▶ TASK INSTRUCTIONS
Write out all the material exactly. Leave nothing out.

▶ DATA EXTRACT

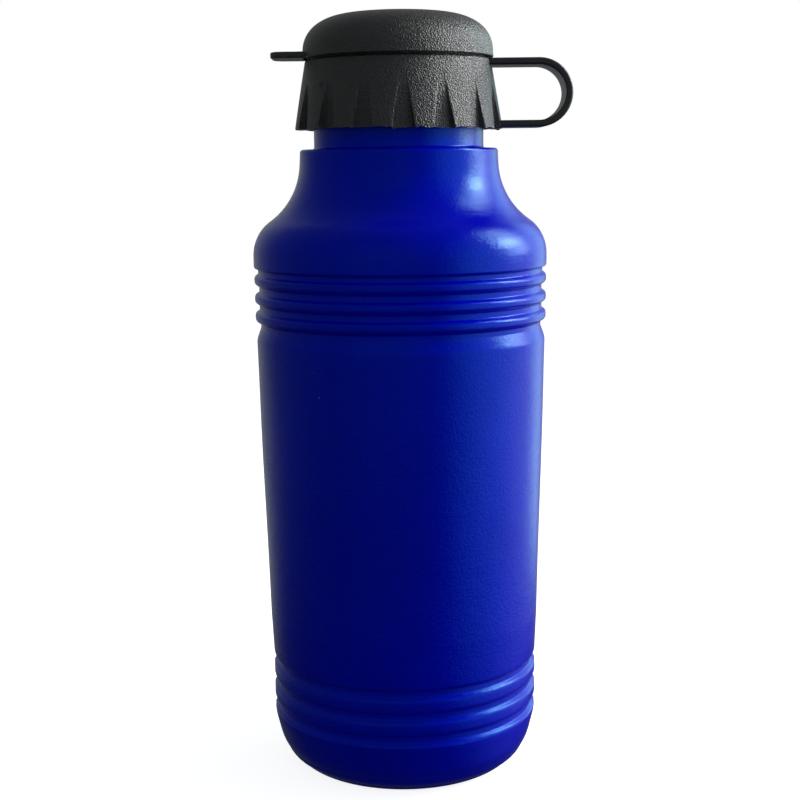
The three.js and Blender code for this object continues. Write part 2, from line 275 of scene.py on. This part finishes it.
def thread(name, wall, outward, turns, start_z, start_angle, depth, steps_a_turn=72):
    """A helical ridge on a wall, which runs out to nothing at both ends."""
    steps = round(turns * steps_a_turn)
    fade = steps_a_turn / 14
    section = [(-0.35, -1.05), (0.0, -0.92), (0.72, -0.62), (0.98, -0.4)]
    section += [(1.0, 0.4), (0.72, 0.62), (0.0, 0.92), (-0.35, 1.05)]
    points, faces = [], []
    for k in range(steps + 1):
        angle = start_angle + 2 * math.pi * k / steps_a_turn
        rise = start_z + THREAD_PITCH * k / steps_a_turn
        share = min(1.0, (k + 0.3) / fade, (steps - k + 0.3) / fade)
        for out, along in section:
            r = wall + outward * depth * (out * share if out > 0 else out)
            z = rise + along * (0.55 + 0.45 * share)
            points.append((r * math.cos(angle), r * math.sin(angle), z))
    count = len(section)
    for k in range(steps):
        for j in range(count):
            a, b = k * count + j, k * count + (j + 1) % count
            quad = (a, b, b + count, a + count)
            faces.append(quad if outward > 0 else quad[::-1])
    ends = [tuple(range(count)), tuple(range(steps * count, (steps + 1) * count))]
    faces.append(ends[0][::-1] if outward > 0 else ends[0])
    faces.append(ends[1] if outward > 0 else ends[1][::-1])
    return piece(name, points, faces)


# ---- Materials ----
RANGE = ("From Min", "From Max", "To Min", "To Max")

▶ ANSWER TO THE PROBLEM
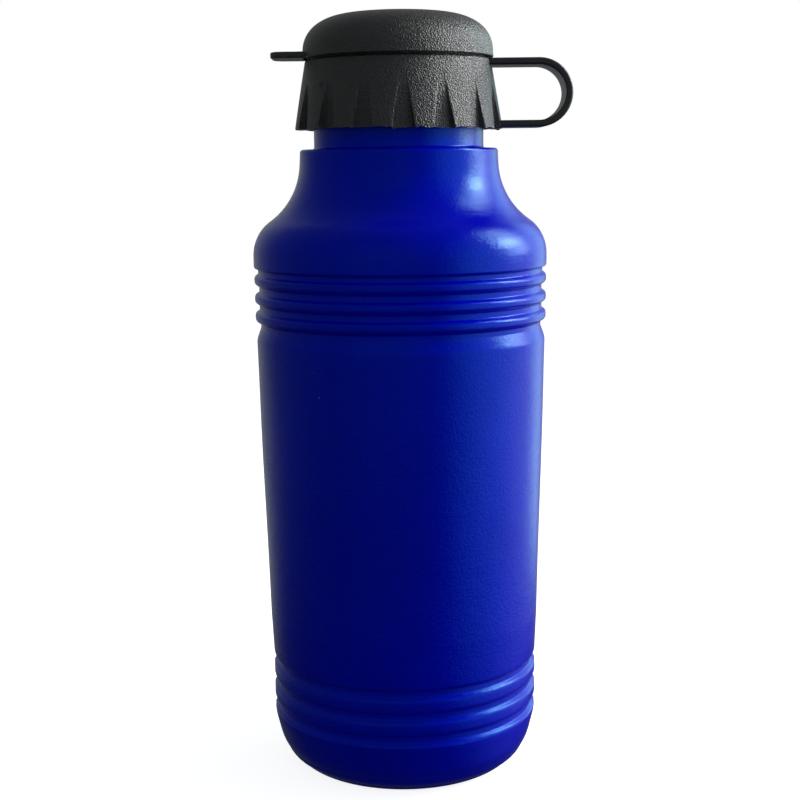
The three.js and Blender code for this object continues. Write part 2, from line 275 of scene.py on. This part finishes it.
def thread(name, wall, outward, turns, start_z, start_angle, depth, steps_a_turn=72):
    """A helical ridge on a wall, which runs out to nothing at both ends."""
    steps = round(turns * steps_a_turn)
    fade = steps_a_turn / 14
    section = [(-0.35, -1.05), (0.0, -0.92), (0.72, -0.62), (0.98, -0.4)]
    section += [(1.0, 0.4), (0.72, 0.62), (0.0, 0.92), (-0.35, 1.05)]
    points, faces = [], []
    for k in range(steps + 1):
        angle = start_angle + 2 * math.pi * k / steps_a_turn
        rise = start_z + THREAD_PITCH * k / steps_a_turn
        share = min(1.0, (k + 0.3) / fade, (steps - k + 0.3) / fade)
        for out, along in section:
            r = wall + outward * depth * (out * share if out > 0 else out)
            z = rise + along * (0.55 + 0.45 * share)
            points.append((r * math.cos(angle), r * math.sin(angle), z))
    count = len(section)
    for k in range(steps):
        for j in range(count):
            a, b = k * count + j, k * count + (j + 1) % count
            quad = (a, b, b + count, a + count)
            faces.append(quad if outward > 0 else quad[::-1])
    ends = [tuple(range(count)), tuple(range(steps * count, (steps + 1) * count))]
    faces.append(ends[0][::-1] if outward > 0 else ends[0])
    faces.append(ends[1] if outward > 0 else ends[1][::-1])
    return piece(name, points, faces)


# ---- Materials ----
RANGE = ("From Min", "From Max", "To Min", "To Max")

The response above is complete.